**Task inputs:**
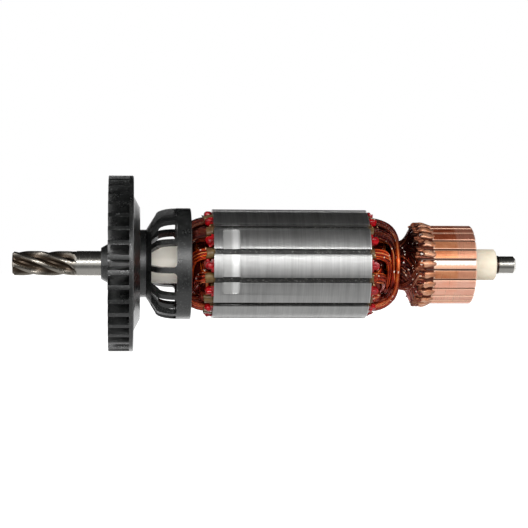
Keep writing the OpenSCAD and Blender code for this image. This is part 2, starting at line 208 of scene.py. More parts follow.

...

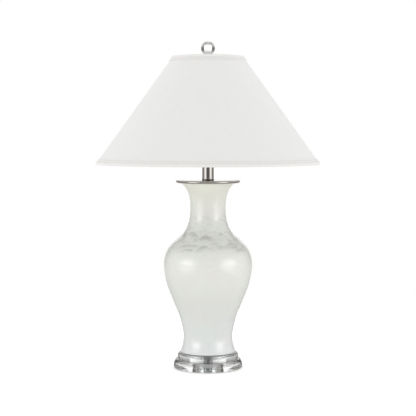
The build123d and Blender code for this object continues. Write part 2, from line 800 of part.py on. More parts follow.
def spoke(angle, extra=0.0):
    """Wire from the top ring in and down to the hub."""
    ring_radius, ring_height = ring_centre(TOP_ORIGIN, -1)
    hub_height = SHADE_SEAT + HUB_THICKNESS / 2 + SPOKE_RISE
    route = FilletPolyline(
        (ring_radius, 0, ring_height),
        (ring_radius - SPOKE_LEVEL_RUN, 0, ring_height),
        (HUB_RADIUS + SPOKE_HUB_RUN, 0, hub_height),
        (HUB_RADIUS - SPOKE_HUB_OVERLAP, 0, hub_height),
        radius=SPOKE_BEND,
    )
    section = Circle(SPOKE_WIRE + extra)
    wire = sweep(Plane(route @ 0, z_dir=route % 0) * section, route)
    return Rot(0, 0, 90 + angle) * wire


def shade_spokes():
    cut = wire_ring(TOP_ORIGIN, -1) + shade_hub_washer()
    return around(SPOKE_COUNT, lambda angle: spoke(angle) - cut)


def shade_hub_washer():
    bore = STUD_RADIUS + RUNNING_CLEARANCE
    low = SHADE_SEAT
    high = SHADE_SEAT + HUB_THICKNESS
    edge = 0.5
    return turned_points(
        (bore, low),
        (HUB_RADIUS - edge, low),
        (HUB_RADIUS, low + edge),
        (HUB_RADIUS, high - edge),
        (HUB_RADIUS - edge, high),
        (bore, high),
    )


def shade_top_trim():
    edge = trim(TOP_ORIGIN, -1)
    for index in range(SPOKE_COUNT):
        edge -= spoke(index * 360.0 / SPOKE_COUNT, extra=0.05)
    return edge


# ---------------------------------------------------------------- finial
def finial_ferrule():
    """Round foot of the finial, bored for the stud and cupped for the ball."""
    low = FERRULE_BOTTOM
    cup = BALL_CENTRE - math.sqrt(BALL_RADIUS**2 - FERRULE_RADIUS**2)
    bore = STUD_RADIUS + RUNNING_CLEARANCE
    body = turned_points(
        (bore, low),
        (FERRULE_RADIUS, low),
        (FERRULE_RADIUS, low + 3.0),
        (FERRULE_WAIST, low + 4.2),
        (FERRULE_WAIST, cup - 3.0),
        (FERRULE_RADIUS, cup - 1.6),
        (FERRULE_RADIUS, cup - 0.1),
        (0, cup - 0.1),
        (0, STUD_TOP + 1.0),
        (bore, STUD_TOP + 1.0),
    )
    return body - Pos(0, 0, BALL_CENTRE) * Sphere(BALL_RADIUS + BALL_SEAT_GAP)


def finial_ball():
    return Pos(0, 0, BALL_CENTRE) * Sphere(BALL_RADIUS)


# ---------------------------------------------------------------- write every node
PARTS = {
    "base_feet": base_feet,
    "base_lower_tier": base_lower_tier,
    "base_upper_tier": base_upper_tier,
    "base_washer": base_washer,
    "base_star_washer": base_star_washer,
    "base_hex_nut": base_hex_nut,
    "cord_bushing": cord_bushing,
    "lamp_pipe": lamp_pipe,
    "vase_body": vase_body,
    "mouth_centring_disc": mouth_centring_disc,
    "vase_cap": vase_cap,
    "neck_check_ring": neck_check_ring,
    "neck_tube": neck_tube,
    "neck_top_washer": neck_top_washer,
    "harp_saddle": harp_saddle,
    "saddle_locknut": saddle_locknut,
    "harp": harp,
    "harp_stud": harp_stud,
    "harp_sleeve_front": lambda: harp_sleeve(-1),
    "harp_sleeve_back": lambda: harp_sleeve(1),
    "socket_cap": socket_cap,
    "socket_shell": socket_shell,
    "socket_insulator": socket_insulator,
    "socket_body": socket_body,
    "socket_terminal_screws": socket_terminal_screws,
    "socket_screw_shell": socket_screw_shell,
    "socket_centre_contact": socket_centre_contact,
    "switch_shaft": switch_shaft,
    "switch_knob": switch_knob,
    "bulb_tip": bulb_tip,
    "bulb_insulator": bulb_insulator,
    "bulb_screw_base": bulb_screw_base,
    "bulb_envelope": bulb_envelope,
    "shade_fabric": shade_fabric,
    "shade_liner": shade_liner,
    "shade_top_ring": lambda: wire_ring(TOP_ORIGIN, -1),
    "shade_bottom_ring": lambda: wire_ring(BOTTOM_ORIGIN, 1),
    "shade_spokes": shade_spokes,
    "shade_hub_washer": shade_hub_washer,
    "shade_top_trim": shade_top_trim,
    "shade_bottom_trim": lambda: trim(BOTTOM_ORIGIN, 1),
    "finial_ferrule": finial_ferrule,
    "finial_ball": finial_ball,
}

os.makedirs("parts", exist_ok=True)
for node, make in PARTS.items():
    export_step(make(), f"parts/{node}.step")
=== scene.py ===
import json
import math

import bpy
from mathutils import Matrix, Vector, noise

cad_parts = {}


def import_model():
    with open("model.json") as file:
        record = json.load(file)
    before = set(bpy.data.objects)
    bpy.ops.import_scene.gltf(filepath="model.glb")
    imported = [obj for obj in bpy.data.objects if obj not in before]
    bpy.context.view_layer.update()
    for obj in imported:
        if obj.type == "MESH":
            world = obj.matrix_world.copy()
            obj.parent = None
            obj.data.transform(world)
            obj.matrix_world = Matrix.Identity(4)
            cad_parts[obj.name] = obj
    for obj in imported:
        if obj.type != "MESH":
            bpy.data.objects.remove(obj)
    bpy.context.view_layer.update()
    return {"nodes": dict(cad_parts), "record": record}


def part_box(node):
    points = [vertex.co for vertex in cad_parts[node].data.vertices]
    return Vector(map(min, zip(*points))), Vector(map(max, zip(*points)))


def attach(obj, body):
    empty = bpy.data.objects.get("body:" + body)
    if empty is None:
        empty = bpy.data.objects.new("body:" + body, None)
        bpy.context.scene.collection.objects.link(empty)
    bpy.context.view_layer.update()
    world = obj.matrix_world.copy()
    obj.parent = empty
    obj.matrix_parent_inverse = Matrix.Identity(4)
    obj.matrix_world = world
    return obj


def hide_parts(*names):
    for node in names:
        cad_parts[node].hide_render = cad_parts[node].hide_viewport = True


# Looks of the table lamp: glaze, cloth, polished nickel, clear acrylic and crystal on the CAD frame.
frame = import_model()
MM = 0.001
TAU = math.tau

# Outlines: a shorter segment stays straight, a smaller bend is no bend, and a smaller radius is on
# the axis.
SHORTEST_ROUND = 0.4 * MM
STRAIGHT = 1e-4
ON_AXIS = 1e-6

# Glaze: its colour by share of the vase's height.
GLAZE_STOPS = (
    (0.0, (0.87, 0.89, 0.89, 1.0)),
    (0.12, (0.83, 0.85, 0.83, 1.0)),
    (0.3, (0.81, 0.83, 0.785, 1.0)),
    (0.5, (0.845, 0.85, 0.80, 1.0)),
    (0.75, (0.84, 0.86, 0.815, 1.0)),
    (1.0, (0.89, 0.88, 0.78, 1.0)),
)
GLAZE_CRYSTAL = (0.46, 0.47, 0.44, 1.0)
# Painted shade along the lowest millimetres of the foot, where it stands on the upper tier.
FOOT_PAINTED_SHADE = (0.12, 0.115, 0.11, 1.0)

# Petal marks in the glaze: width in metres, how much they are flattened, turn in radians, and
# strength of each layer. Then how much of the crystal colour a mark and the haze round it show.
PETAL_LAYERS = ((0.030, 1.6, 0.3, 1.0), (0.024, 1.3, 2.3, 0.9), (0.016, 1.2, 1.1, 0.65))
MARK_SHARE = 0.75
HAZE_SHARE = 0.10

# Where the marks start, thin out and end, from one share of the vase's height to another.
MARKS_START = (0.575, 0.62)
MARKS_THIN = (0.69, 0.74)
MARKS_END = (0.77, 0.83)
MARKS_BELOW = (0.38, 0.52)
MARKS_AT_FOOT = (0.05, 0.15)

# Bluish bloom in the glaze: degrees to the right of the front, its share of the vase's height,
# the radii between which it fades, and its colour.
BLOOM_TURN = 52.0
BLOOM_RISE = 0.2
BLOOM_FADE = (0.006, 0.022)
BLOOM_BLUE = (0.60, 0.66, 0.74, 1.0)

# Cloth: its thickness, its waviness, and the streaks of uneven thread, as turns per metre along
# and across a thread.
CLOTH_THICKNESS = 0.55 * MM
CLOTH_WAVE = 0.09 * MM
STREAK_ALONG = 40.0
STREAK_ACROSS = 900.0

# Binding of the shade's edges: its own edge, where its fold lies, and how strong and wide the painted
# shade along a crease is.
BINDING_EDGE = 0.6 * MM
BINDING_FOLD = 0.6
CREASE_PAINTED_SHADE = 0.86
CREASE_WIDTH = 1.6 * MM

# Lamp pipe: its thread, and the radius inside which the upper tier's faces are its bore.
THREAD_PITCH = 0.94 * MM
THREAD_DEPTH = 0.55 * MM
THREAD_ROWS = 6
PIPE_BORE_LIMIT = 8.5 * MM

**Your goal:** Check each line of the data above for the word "Blender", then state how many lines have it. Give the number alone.

**Expected answer:** 2